What is being asked: Each line of the material must be returned exactly.
● ● ● ●
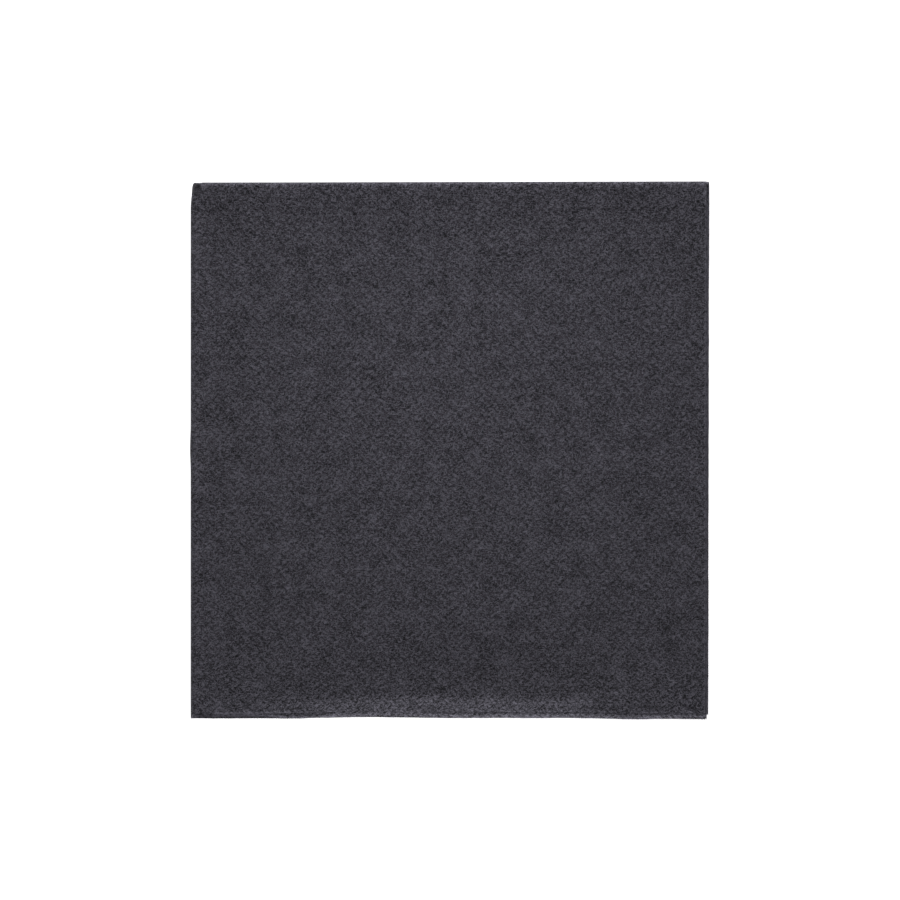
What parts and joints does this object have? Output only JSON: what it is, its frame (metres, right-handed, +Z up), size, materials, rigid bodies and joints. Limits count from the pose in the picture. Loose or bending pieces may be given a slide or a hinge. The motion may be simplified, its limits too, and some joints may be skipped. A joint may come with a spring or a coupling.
{
  "type": "folded paper napkin",
  "caption": "Quarter-folded two-ply embossed paper napkin lying flat, with an upper half that opens about its last fold.",
  "frame": {"origin": "under the middle of the folded outline, on the surface that the napkin lies on", "axes": "+Z up out of the top leaf, +Y towards the first fold, +X towards the open cut edges opposite the second fold"},
  "size_m": [0.16, 0.1656, 0.0033],
  "materials": {
    "tissue": "matt, dyed and embossed"
  },
  "bodies": {
    "lower_half": {"leaf_1_outer_ply": "tissue", "leaf_1_inner_ply": "tissue", "leaf_2_inner_ply": "tissue", "leaf_2_outer_ply": "tissue", "first_fold_lower_outer_ply": "tissue", "first_fold_lower_inner_ply": "tissue", "second_fold_wrap_outer_ply": "tissue", "second_fold_wrap_inner_ply": "tissue", "second_fold_core_inner_ply": "tissue", "second_fold_core_outer_ply": "tissue"},
    "upper_half": {"leaf_3_outer_ply": "tissue", "leaf_3_inner_ply": "tissue", "leaf_4_inner_ply": "tissue", "leaf_4_outer_ply": "tissue", "first_fold_upper_outer_ply": "tissue", "first_fold_upper_inner_ply": "tissue"}
  },
  "joints": [
    {"name": "second_fold", "type": "hinge", "parent": "lower_half", "child": "upper_half", "pos_m": [-0.07833, 0, 0.00168], "axis": [0, -1, 0], "range_deg": [0, 180], "deforming": ["second_fold_wrap_outer_ply", "second_fold_wrap_inner_ply", "second_fold_core_inner_ply", "second_fold_core_outer_ply"]}
  ]
}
● ● ● ●
Written solution:
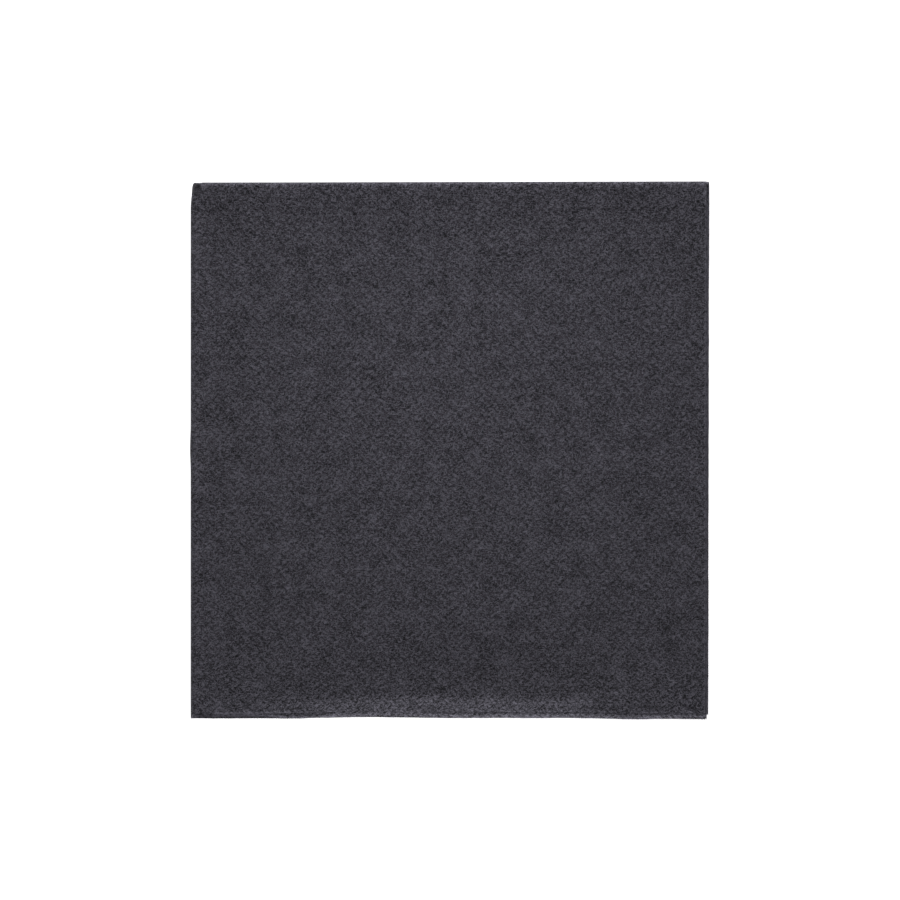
What parts and joints does this object have? Output only JSON: what it is, its frame (metres, right-handed, +Z up), size, materials, rigid bodies and joints. Limits count from the pose in the picture. Loose or bending pieces may be given a slide or a hinge. The motion may be simplified, its limits too, and some joints may be skipped. A joint may come with a spring or a coupling.
{
  "type": "folded paper napkin",
  "caption": "Quarter-folded two-ply embossed paper napkin lying flat, with an upper half that opens about its last fold.",
  "frame": {"origin": "under the middle of the folded outline, on the surface that the napkin lies on", "axes": "+Z up out of the top leaf, +Y towards the first fold, +X towards the open cut edges opposite the second fold"},
  "size_m": [0.16, 0.1656, 0.0033],
  "materials": {
    "tissue": "matt, dyed and embossed"
  },
  "bodies": {
    "lower_half": {"leaf_1_outer_ply": "tissue", "leaf_1_inner_ply": "tissue", "leaf_2_inner_ply": "tissue", "leaf_2_outer_ply": "tissue", "first_fold_lower_outer_ply": "tissue", "first_fold_lower_inner_ply": "tissue", "second_fold_wrap_outer_ply": "tissue", "second_fold_wrap_inner_ply": "tissue", "second_fold_core_inner_ply": "tissue", "second_fold_core_outer_ply": "tissue"},
    "upper_half": {"leaf_3_outer_ply": "tissue", "leaf_3_inner_ply": "tissue", "leaf_4_inner_ply": "tissue", "leaf_4_outer_ply": "tissue", "first_fold_upper_outer_ply": "tissue", "first_fold_upper_inner_ply": "tissue"}
  },
  "joints": [
    {"name": "second_fold", "type": "hinge", "parent": "lower_half", "child": "upper_half", "pos_m": [-0.07833, 0, 0.00168], "axis": [0, -1, 0], "range_deg": [0, 180], "deforming": ["second_fold_wrap_outer_ply", "second_fold_wrap_inner_ply", "second_fold_core_inner_ply", "second_fold_core_outer_ply"]}
  ]
}